Der hohe ESI-Wert in diesen Ländern ist ein klares Signal an die TSL-Branche: Genau dort lohnt sich jetzt der Ausbau von Geschäftsbeziehungen und die Akquise neuer Aufträge – denn diese Märkte können 2025 den europäischen Transport mitziehen“, so Bartczak.
Transport in neuer Rolle – kürzere Strecken, höhere Effizienz
Angesichts der wirtschaftlichen Umbrüche und der Neustrukturierung europäischer Lieferketten ist der Ausbau des intermodalen Transports eine wichtige Alternative“, erklärt Prof. Koliński.
Das ist ein Signal an große Logistikbetreiber ebenso wie an kleine Fuhrunternehmen. Letztere müssen laut Experte nicht in intermodale Infrastruktur investieren – vielmehr wird sich der Charakter ihrer Aufträge ändern.

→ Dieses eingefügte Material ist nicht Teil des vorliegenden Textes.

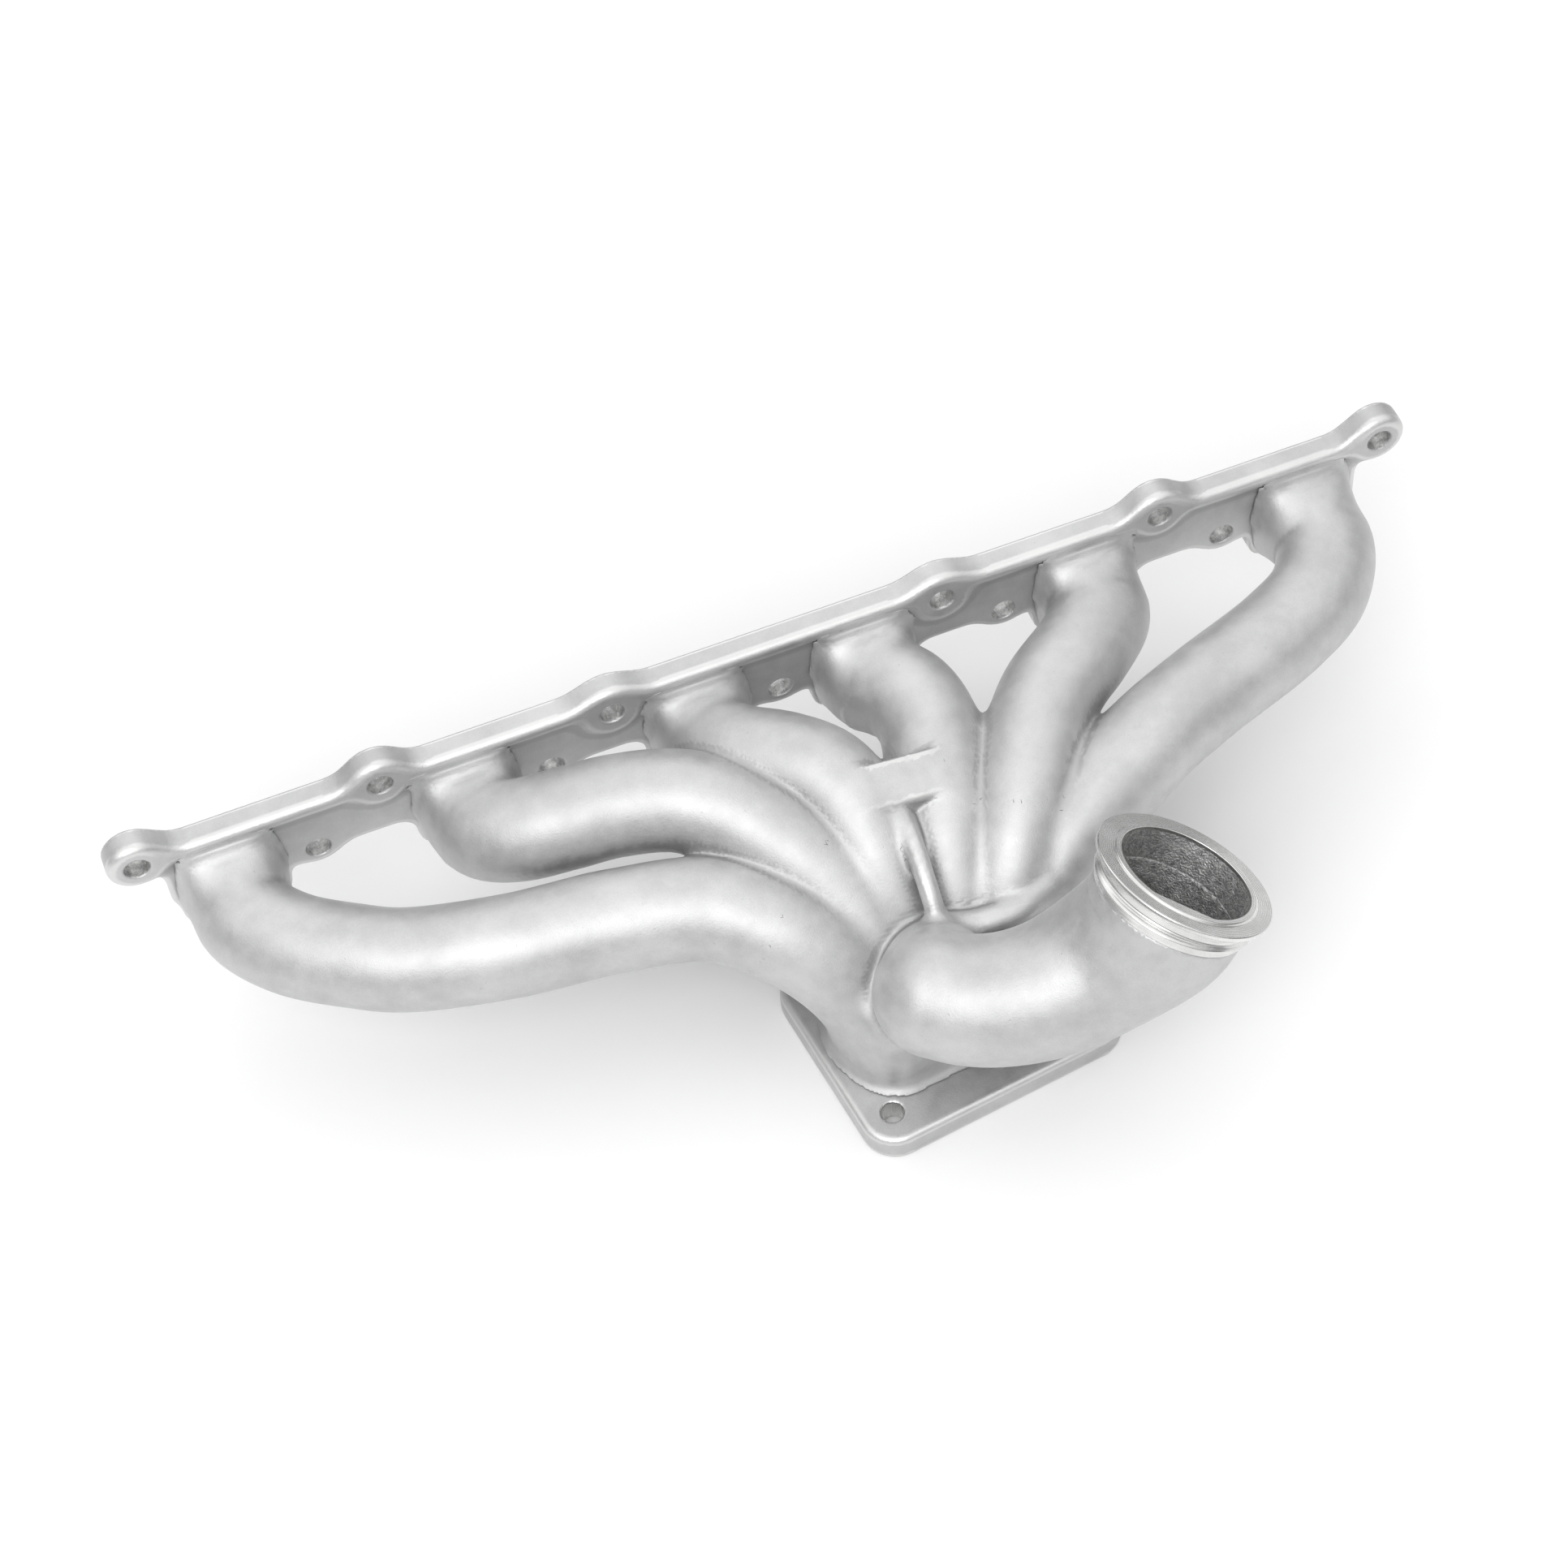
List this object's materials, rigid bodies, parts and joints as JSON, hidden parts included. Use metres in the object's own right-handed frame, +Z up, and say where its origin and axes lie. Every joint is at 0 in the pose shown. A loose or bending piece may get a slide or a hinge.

Mit der Weiterentwicklung intermodaler Lieferketten wird der Straßengüterverkehr zunehmend auf kurze Distanzen – etwa 100–200 km – beschränkt bleiben, statt ganz Europa zu bedienen, heißt es im PITD-Bericht.
Die Herausforderung wird es sein, diese Aufträge wettbewerbsfähig zu gestalten und nach Optimierungsmöglichkeiten zu suchen, die Kosteneffizienz sichern“, ergänzt Prof. Koliński.
Die wichtigsten Trends für den Transport in Europa 2025:
- Rückgang von Exportaufträgen aus Deutschland und Italien – bislang Motoren des EU-Handels; besonders alarmierend: schrumpfende Nachfrage im Industriebereich.
- Wachstumsmärkte Polen und Spanien – mit besseren Makrodaten und stabilerer Nachfrage, ideale Zielmärkte für TSL-Dienstleister.
- Zwang zur Diversifizierung – Transportunternehmen müssen neue Routen und Branchen erschließen, um Abhängigkeiten zu vermeiden.
- Bedeutung des Kurzstreckentransports – Intermodale Logistik reduziert den klassischen Straßengüterverkehr zunehmend auf „die letzte Meile“ von 100–200 km.